February 26, 2013
Barnes & Noble’s founder wants to buy the business, but not the Nook
by Kirsten Reach
Remember last June, around the time of the BEA, when Barnes and Noble released its comments to the Department of Justice about the issues of collusion, the agency model, etc.? There’s something eerie about it now — check out the final paragraph of the MobyLives report we ran, which is a quote of a Publishers Weekly report:
The proposed settlement would “harm Barnes & Noble and other brick-and-mortar e-book distributors by leaving them where they were two years ago: a dominant player will set uncompetitive prices that all other potential competitors must meet to compete,” B&N says. “Unable to compete with below-cost pricing, e-book distributors will drop from the e-book space,” and consumers will be left with “limited choice in where they buy their books: online retailers such as Amazon or large, multipurpose brick-and-mortar stores such as Costco, Wal-Mart, and Target, which offer only mass-market selections.”
Here we are, not even a year later, and the settlement has certainly had an effect on Barnes & Noble. Stores are closing all over the nation. In recent news, independent bookstores are suing Amazon and the Big Six over DRM, as it is limiting their ability to sell e-books to customers. E-book distributors are struggling to compete with Amazon’s prices as well as its devices.

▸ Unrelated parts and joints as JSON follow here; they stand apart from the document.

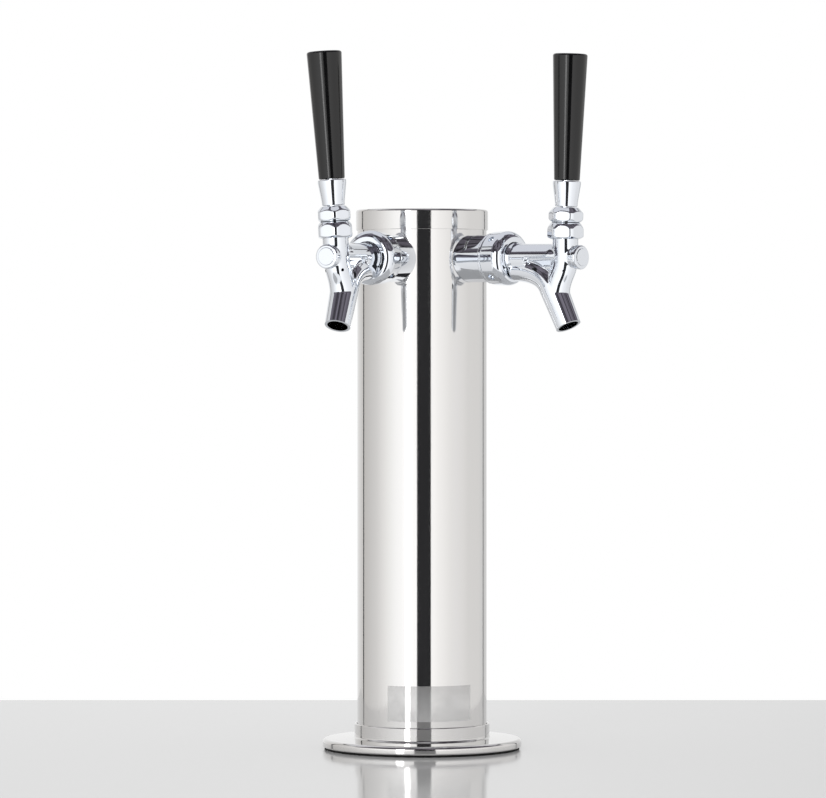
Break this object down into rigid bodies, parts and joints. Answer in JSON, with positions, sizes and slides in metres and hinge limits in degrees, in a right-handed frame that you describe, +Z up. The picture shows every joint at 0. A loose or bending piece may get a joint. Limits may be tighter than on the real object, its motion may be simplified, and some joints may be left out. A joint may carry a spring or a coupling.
{
  "type": "beer tower dispenser",
  "caption": "polished column beer tower on a round base flange, with lever taps on stand-off shanks and black tapered handles",
  "frame": {"origin": "centre of the bounding box in plan, on the underside of the base gasket", "axes": "+Z up along the column, -Y towards the person who pours, +X to that person's right"},
  "size_m": [0.1625, 0.158, 0.4047],
  "materials": {
    "polished_steel": "polished stainless steel, mirror bright",
    "chrome": "polished chrome plating on brass",
    "plain_steel": "machined stainless steel",
    "brass": "bare machined brass",
    "black_plastic": "gloss black moulded plastic",
    "rubber": "black rubber",
    "foam": "black closed-cell foam",
    "nylon": "natural nylon"
  },
  "bodies": {
    "tower": {"base_flange": "polished_steel", "base_gasket": "rubber", "column_tube": "polished_steel", "insulation_sleeve": "foam", "left_shank": "chrome", "left_saddle_washer": "nylon", "left_lock_nut": "plain_steel", "left_tail_washer": "rubber", "left_tail_nut": "brass", "left_tail_elbow": "plain_steel", "left_coupling_washer": "rubber", "left_snap_ring": "plain_steel", "left_coupling_nut": "chrome", "left_faucet_body": "chrome", "left_ball_washer": "nylon", "left_friction_washer": "nylon", "left_bonnet": "chrome", "right_shank": "chrome", "right_saddle_washer": "nylon", "right_lock_nut": "plain_steel", "right_tail_washer": "rubber", "right_tail_nut": "brass", "right_tail_elbow": "plain_steel", "right_coupling_washer": "rubber", "right_snap_ring": "plain_steel", "right_coupling_nut": "chrome", "right_faucet_body": "chrome", "right_ball_washer": "nylon", "right_friction_washer": "nylon", "right_bonnet": "chrome"},
    "top_cap": {"top_cap": "polished_steel"},
    "left_lever": {"left_lever": "chrome", "left_lever_collar": "chrome", "left_handle_ferrule": "chrome", "left_handle_grip": "black_plastic"},
    "left_valve": {"left_valve_shaft": "plain_steel", "left_seat_washer": "rubber", "left_shaft_nut": "plain_steel"},
    "right_lever": {"right_lever": "chrome", "right_lever_collar": "chrome", "right_handle_ferrule": "chrome", "right_handle_grip": "black_plastic"},
    "right_valve": {"right_valve_shaft": "plain_steel", "right_seat_washer": "rubber", "right_shaft_nut": "plain_steel"}
  },
  "joints": [
    {"name": "top_cap_lift", "type": "slide", "parent": "tower", "child": "top_cap", "axis": [0, 0, 1], "range_m": [0, 0.05]},
    {"name": "left_lever_pivot", "type": "hinge", "parent": "tower", "child": "left_lever", "pos_m": [-0.06482, -0.06507, 0.30028], "axis": [0.7902, -0.6107, 0.0506], "range_deg": [0, 22]},
    {"name": "left_valve_slide", "type": "slide", "parent": "tower", "child": "left_valve", "axis": [0.6115, 0.7912, 0], "range_m": [0, 0.005]},
    {"name": "right_lever_pivot", "type": "hinge", "parent": "tower", "child": "right_lever", "pos_m": [0.06899, -0.06545, 0.3003], "axis": [0.7912, 0.6115, 0], "range_deg": [0, 22]},
    {"name": "right_valve_slide", "type": "slide", "parent": "tower", "child": "right_valve", "axis": [-0.6115, 0.7912, 0], "range_m": [0, 0.005]}
  ],
  "couplings": [
    {"joint": "left_valve_slide", "follows": "left_lever_pivot", "m_per_rad": 0.012589},
    {"joint": "right_valve_slide", "follows": "right_lever_pivot", "m_per_rad": 0.012589}
  ]
}
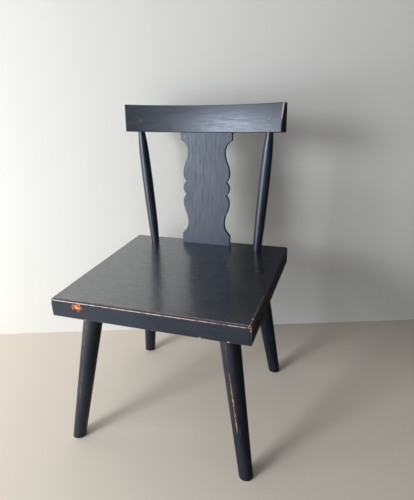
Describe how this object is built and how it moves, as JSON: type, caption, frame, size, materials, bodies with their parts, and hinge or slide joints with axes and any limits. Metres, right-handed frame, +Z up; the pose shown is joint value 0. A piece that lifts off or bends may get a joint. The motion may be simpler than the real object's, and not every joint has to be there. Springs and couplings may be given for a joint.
{
  "type": "windsor chair",
  "caption": "Painted wooden side chair with a thick plank seat, splayed tapered legs, turned spindles, a scalloped splat and a curved crest rail.",
  "frame": {"origin": "on the floor, under the middle of the chair's bounding box", "axes": "+Z up, the chair's front towards -Y, +X to the right as one looks at the chair's front"},
  "size_m": [0.5336, 0.5446, 0.8884],
  "materials": {
    "slate_paint": "satin paint, worn through to the wood along the edges"
  },
  "bodies": {
    "root": {"seat": "slate_paint", "leg_front_left": "slate_paint", "leg_front_right": "slate_paint", "leg_back_left": "slate_paint", "leg_back_right": "slate_paint", "spindle_left": "slate_paint", "spindle_right": "slate_paint", "splat": "slate_paint", "crest_rail": "slate_paint", "crest_peg_left": "slate_paint", "crest_peg_right": "slate_paint"}
  },
  "joints": []
}
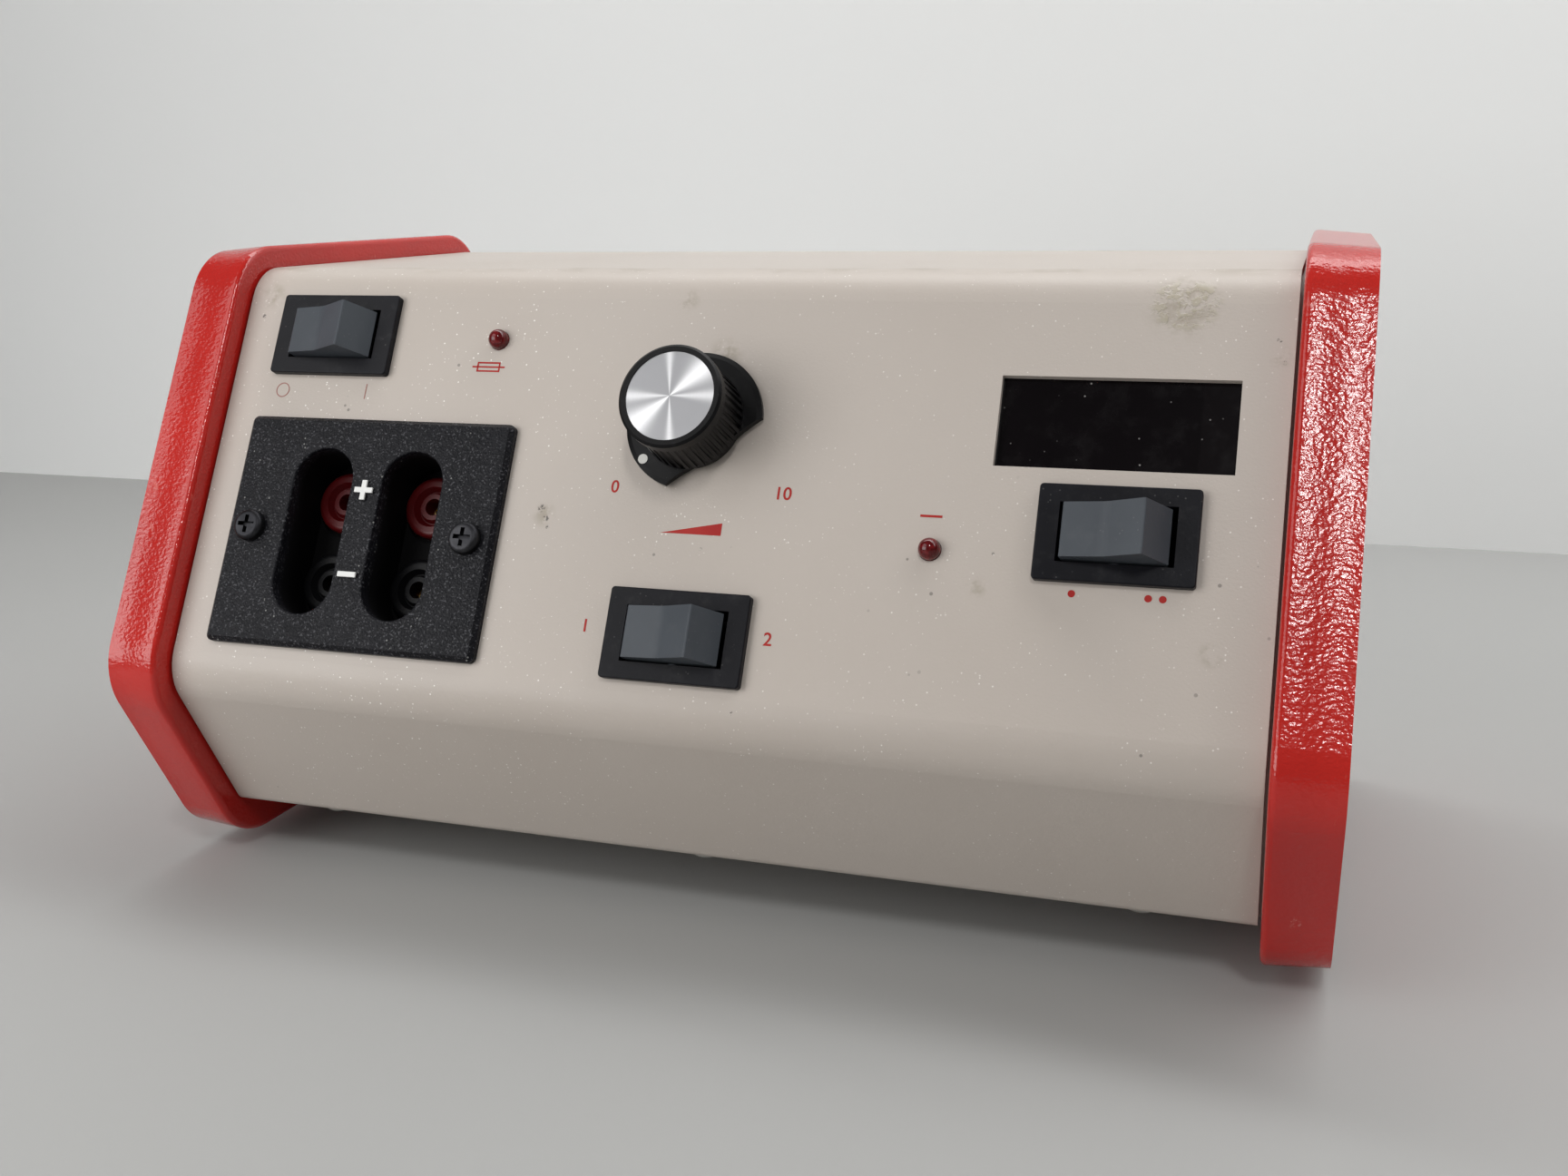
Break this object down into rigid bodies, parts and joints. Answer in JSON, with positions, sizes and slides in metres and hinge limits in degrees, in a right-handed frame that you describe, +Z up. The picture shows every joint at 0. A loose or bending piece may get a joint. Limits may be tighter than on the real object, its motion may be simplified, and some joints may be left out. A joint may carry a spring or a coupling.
{
  "type": "electrophoresis power supply",
  "caption": "Bench power supply with a sloping panel between two folded end cheeks, with rocker switches, a dial knob, lamps, a readout and shrouded output sockets.",
  "frame": {"origin": "on the bench, under the middle of the case's outer box", "axes": "X along the case from its left cheek to its right cheek, Y from the front to the rear, Z up; the panel faces -Y and up"},
  "size_m": [0.2962, 0.1762, 0.1616],
  "materials": {
    "red_paint": "gloss red paint with a slight orange peel",
    "beige_paint": "fine-textured beige paint",
    "zinc_steel": "zinc-plated steel",
    "black_steel": "blackened steel",
    "black_rubber": "plain black rubber",
    "black_nylon": "plain black moulding",
    "red_lens": "clear dark red lens",
    "knob_plastic": "satin black moulding",
    "spun_aluminium": "finely turned aluminium",
    "white_plastic": "plain white",
    "filter_plastic": "dark smoked sheet",
    "digit_plastic": "dark grey face",
    "board_laminate": "green circuit board",
    "brass_parts": "nickel-free brass",
    "block_plastic": "finely grained black moulding",
    "socket_red": "red moulding",
    "socket_black": "black moulding",
    "fuse_glass": "clear glass tube",
    "core_steel": "varnished steel laminations",
    "coil_winding": "taped copper winding",
    "can_aluminium": "sleeved aluminium can",
    "sink_aluminium": "black anodised aluminium",
    "lead_insulation": "grey wire insulation",
    "bezel_plastic": "satin near-black moulding",
    "rocker_plastic": "satin blue-grey moulding"
  },
  "bodies": {
    "housing": {"left_cheek": "red_paint", "right_cheek": "red_paint", "front_cover": "beige_paint", "chassis_tray": "beige_paint", "cheek_screws": "zinc_steel", "cover_screws": "zinc_steel", "rubber_feet": "black_rubber", "foot_screws": "zinc_steel", "lamp_clips": "black_nylon", "fuse_lamp": "red_lens", "current_lamp": "red_lens", "potentiometer_body": "zinc_steel", "potentiometer_nut": "zinc_steel", "display_filter": "filter_plastic", "display_digits": "digit_plastic", "display_board": "board_laminate", "display_pillars": "brass_parts", "terminal_block": "block_plastic", "terminal_screws": "black_steel", "terminal_nuts": "zinc_steel", "left_red_socket": "socket_red", "right_red_socket": "socket_red", "left_black_socket": "socket_black", "right_black_socket": "socket_black", "socket_contacts": "brass_parts", "socket_nuts": "brass_parts", "mains_inlet": "black_nylon", "inlet_pins": "brass_parts", "inlet_screws": "zinc_steel", "fuse_holder": "black_nylon", "fuse_holder_nut": "black_nylon", "transformer_core": "core_steel", "transformer_coil": "coil_winding", "transformer_brackets": "zinc_steel", "transformer_bolts": "zinc_steel", "main_board": "board_laminate", "board_standoffs": "brass_parts", "reservoir_capacitors": "can_aluminium", "heat_sink": "sink_aluminium", "power_transistors": "black_nylon", "board_header": "white_plastic", "readout_plug": "white_plastic", "readout_lead": "lead_insulation", "power_switch_housing": "bezel_plastic", "power_switch_tabs": "brass_parts", "range_switch_housing": "bezel_plastic", "range_switch_tabs": "brass_parts", "readout_switch_housing": "bezel_plastic", "readout_switch_tabs": "brass_parts"},
    "power_rocker_body": {"power_rocker": "rocker_plastic"},
    "range_rocker_body": {"range_rocker": "rocker_plastic"},
    "readout_rocker_body": {"readout_rocker": "rocker_plastic"},
    "knob": {"voltage_knob": "knob_plastic", "knob_disc": "spun_aluminium", "pointer_dot": "white_plastic", "knob_set_screw": "black_steel", "potentiometer_shaft": "spun_aluminium"},
    "fuse_carrier": {"fuse_cap": "black_nylon", "fuse_cartridge": "fuse_glass"}
  },
  "joints": [
    {"name": "power_rocker_hinge", "type": "hinge", "parent": "housing", "child": "power_rocker_body", "pos_m": [-0.1035, -0.03997, 0.13866], "axis": [0, 0.4695, 0.8829], "range_deg": [0, 37]},
    {"name": "range_rocker_hinge", "type": "hinge", "parent": "housing", "child": "range_rocker_body", "pos_m": [0.0026, -0.07373, 0.07517], "axis": [0, 0.4695, 0.8829], "range_deg": [0, 37]},
    {"name": "readout_rocker_hinge", "type": "hinge", "parent": "housing", "child": "readout_rocker_body", "pos_m": [0.0989, -0.05988, 0.10122], "axis": [0, 0.4695, 0.8829], "range_deg": [0, 37]},
    {"name": "knob_turn", "type": "hinge", "parent": "housing", "child": "knob", "pos_m": [-0.0007, -0.05034, 0.12129], "axis": [0, -0.8829, 0.4695], "range_deg": [-270, 0]},
    {"name": "fuse_cap_turn", "type": "hinge", "parent": "housing", "child": "fuse_carrier", "pos_m": [-0.0402, 0.08052, 0.046], "axis": [0, 1, 0], "range_deg": [0, 45]}
  ]
}
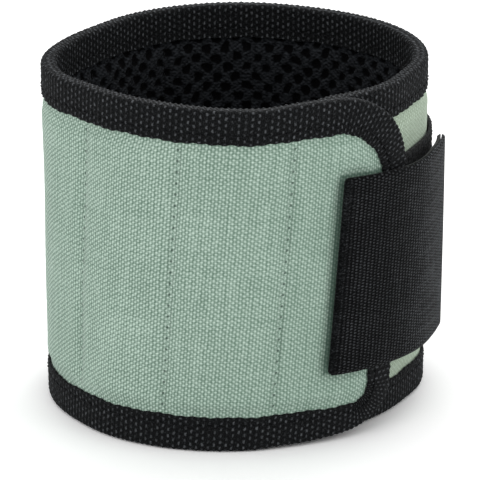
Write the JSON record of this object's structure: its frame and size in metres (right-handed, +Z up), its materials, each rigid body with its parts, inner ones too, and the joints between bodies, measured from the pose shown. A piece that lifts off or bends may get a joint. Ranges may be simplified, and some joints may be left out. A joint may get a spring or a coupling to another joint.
{
  "type": "magnetic wristband",
  "caption": "Padded fabric cuff with bound edges and stitched magnet pockets; its front flap is closed by a hook-and-loop strap.",
  "frame": {"origin": "middle of the base, on the surface that the band stands on", "axes": "+Z up, -Y towards the viewer, +X to the right, where the strap closes"},
  "size_m": [0.1028, 0.1034, 0.089],
  "materials": {
    "canvas": "sage green plain-weave canvas",
    "binding_tape": "charcoal woven edge tape",
    "lining": "black open air mesh",
    "foam": "grey foam padding",
    "magnet": "plated block magnet",
    "loop_pile": "black loop pile",
    "hook_tape": "black hook tape",
    "webbing": "black ribbed webbing"
  },
  "bodies": {
    "back_band": {"back_canvas": "canvas", "back_foam": "foam", "back_mesh_lining": "lining", "magnet_3_1": "magnet", "magnet_3_2": "magnet", "magnet_3_3": "magnet", "magnet_2_1": "magnet", "magnet_2_2": "magnet", "magnet_2_3": "magnet", "magnet_1_1": "magnet", "magnet_1_2": "magnet", "magnet_1_3": "magnet", "back_binding": "binding_tape", "loop_patch": "loop_pile"},
    "left_panel": {"left_canvas": "canvas", "left_foam": "foam", "left_mesh_lining": "lining", "magnet_4_1": "magnet", "magnet_4_2": "magnet", "magnet_4_3": "magnet", "left_top_binding": "binding_tape", "left_bottom_binding": "binding_tape"},
    "middle_panel": {"middle_canvas": "canvas", "middle_foam": "foam", "middle_mesh_lining": "lining", "magnet_5_1": "magnet", "magnet_5_2": "magnet", "magnet_5_3": "magnet", "middle_top_binding": "binding_tape", "middle_bottom_binding": "binding_tape"},
    "flap": {"flap_canvas": "canvas", "flap_foam": "foam", "flap_mesh_lining": "lining", "flap_binding": "binding_tape", "sewn_strap_hook_tape": "hook_tape", "sewn_strap_web": "webbing"},
    "strap": {"strap_hook_tape": "hook_tape", "strap_web": "webbing"}
  },
  "joints": [
    {"name": "left_fold", "type": "hinge", "parent": "back_band", "child": "left_panel", "pos_m": [-0.03941, -0.02933, 0.08863], "axis": [-0.0289, -0.0042, -0.9996], "range_deg": [0, 70]},
    {"name": "middle_fold", "type": "hinge", "parent": "left_panel", "child": "middle_panel", "pos_m": [-0.01575, -0.04678, 0.08861], "axis": [-0.0622, -0.0187, -0.9979], "range_deg": [0, 70]},
    {"name": "flap_fold", "type": "hinge", "parent": "middle_panel", "child": "flap", "pos_m": [0.0139, -0.04626, 0.08878], "axis": [-0.0823, -0.0455, -0.9956], "range_deg": [0, 80]},
    {"name": "strap_peel", "type": "hinge", "parent": "flap", "child": "strap", "pos_m": [0.04433, -0.02669, 0.06809], "axis": [-0.073, -0.0763, -0.9944], "range_deg": [0, 100]}
  ]
}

Barnes & Noble hasn’t dropped out of the device market just yet, but it’s likely to cut back. On Monday, as a New York Times report details, Leonard Riggio, the founder and Chairman of Barnes & Noble, told the company’s board of directors on Monday that he intends to make an offer for Barnes & Noble Booksellers, barnesandnoble.com, and other retail assets. It’s notable that this explicitly does not include Nook Media.
Riggio’s interest may be related to the executives’ idea to move away from the e-reader market and “focus more on licensing its content to other device makers,” as the New York Times reported on Sunday. A logical move, it seems, after the announcement that Nook Media would fall well below sales projections for the third quarter of 2013. (B&N figures will be announced on Thursday.) They will still sell the device, but it doesn’t seem to be competing with the leading devices in quite the way they’d hoped. The company’s focus will shift to making its digital content accessible on other hardware.
Riggio currently owns almost thirty percent of Barnes & Noble, the biggest chunk of the company. He worked as a clerk in the NYU campus bookstore in the early 1960s, and he acquired the Barnes & Noble name in the 1970s (as well as its flagship store). Discounting was a big issue in 1975, just as it is today: Barnes & Noble offered forty percent off New York Times bestsellers, something other bookstores couldn’t afford to do. Other investors haven’t always been positive about B&N’s majority shareholder. A committee is being formed by the board to consider his offer.
As we’ve mentioned before, it feels a little weird to root for Barnes & Noble, a chain that contributed to the closing of many small bookstores across the country. But I hope this sale will keep the remaining brick-and-mortar bookstores open a little longer, and it’s good to hear B&N hasn’t dropped out of the e-book distribution business yet.
Kirsten Reach is an editor at Melville House.